After seven years on the drawing board (the first inter-ministerial committee on this sat in 2014), the Centre has finally notified rules for direct selling under the Consumer Protection Act. Although the idea is to curb fraudsters and Ponzi schemes, the guidelines have implications for all consumer firms using the direct route to vend products or services to consumers, sweeping into their ambit large global consumer firms such as Amway, Tupperware, Oriflame, and Avon. Though these large companies are all part of a self-regulatory body, there was a crying need for the government to frame rules for multi-level marketing (MLM) given the questionable entities that have entered the fray and duped gullible consumers, and the number of legal cases this sector has seen, including the bitterly fought Q-Net case which went all the way to the Supreme Court.

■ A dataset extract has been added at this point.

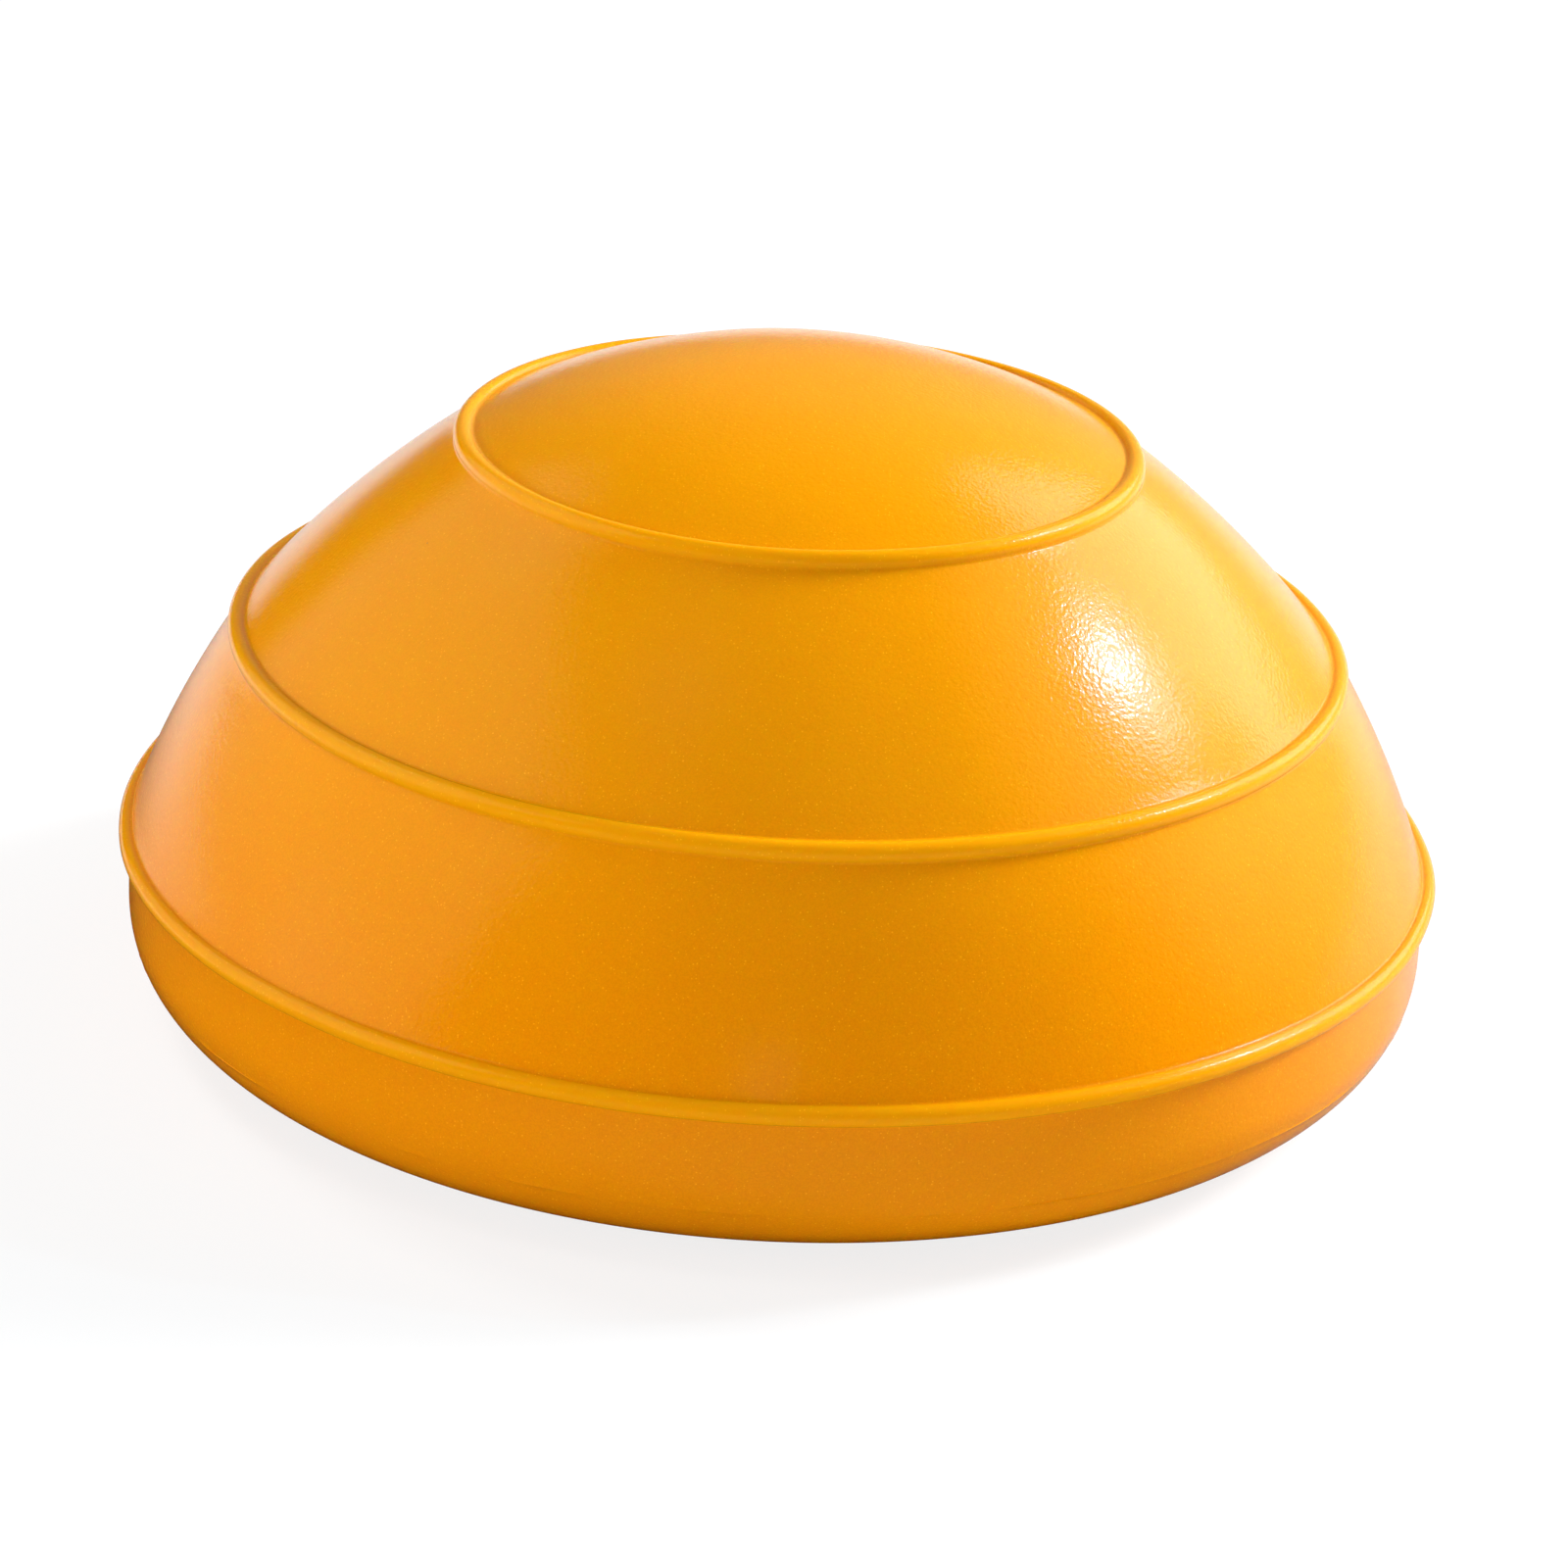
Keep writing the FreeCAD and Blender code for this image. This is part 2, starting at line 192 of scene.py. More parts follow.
class Section:
    """A half section, drawn from point to point: each point is a radius and a height."""

    def __init__(self, radius, height):
        self.points = [spot(radius, height)]
        self.marks = [""]
        self.mark = ""

    def put(self, point):
        self.points.append(point)
        self.marks.append(self.mark)

    def line_to(self, end, steps=1):
        start = self.points[-1].copy()
        for step in range(1, steps + 1):
            self.put(start.lerp(end, step / steps))

    def swing_to(self, end, centre, spacing):
        """Follow a circle about a centre, the short way round."""
        start = self.points[-1] - centre
        finish = end - centre
        sweep = math.atan2(start.cross(finish), start.dot(finish))
        steps = max(2, math.ceil(abs(sweep) * start.length / spacing))
        for step in range(1, steps + 1):
            self.put(centre + Matrix.Rotation(sweep * step / steps, 2) @ start)

    def corners(self, places, spacing=0.2 * MM):
        """Straight runs whose corners are rounded: each place is a point and how round it is."""
        for index, (corner, round_by) in enumerate(places):
            if not round_by or index + 1 == len(places):
                self.line_to(corner)
                continue
            back = (self.points[-1] - corner).normalized()
            ahead = (places[index + 1][0] - corner).normalized()
            half = back.angle(ahead) / 2
            reach = round_by / math.tan(half)
            centre = corner + (back + ahead).normalized() * (round_by / math.sin(half))
            self.line_to(corner + back * reach)
            self.swing_to(corner + ahead * reach, centre, spacing)


# %% [markdown]
# ## Ribs with soft roots
# A rib is a half-round bead, and the mould leaves a small hollow curve on each side where it
# meets the skin. That curve touches both the bead and the band beside it, so its middle lies
# where two circles cross. Drawing it, and not only a sharp joint, gives each rib the thin dark
# line that sets it off from the skin.

# %% Circles that cross, and a rib between two bands
def band_centre(start, end, curve):
    """The middle of the shallow arc that bulges outwards between two ribs."""
    chord = end - start
    inward = spot(chord.y, -chord.x).normalized()
    return (start + end) / 2 + inward * math.sqrt(curve ** 2 - (chord.length / 2) ** 2)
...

That the rules completely ban pyramid and money circulation schemes, which masquerade as ‘direct selling’ but in reality have Ponzi elements, is quite welcome. While there is nothing wrong with consumer firms choosing a direct-to-consumer model that disintermediates the distribution chain, saves them advertising costs and allows for more affordable pricing, this model assumes discomfiting characteristics when it acquires a pyramid character. Unlike a simple direct selling model where a consumer firm directly recruits sales agents to engage in door-to-door selling and takes responsibility for their pitches, pyramid schemes incentivise an initial set of sales agents recruited by the company to add on more and more indirect sellers through informal networks. This modus operandi results in the manufacturer having little control over the sales process. Sales incentives too are geared more towards adding a constant stream of new sellers to the pyramid, rather than closing sales with the end-consumer. Such MLM schemes have a reputation for luring unqualified recruits with promises of unrealistic ROIs and also hand consumers a raw deal by adding on multiple layers of distribution incentives to the product’s final price.
Apart from barring pyramid schemes, the rules specify a whole host of stringent do’s and don’ts for direct sellers such as not visiting a consumer’s premises without prior appointment, returns and refunds et al, which seem to be a bit of micromanagement. While it is good to tighten the screws on a sector that is crying to be regulated, the process mustn’t make it difficult for genuine players who comply with the laws of the land. Direct selling generated $179.3 billion in global retail sales and plays a key role in the health and well-being, beauty and household hygiene categories that have done exceedingly well during the pandemic. It has also emerged as an important source of gig work, with 7.4 million people engaged in it domestically at last count. In India, direct selling has been growing at a CAGR of 18 per cent with a 50 per cent participation from women. The government should lend an ear to representations from genuine industry players on the operational aspects, in the 90-day window for compliance.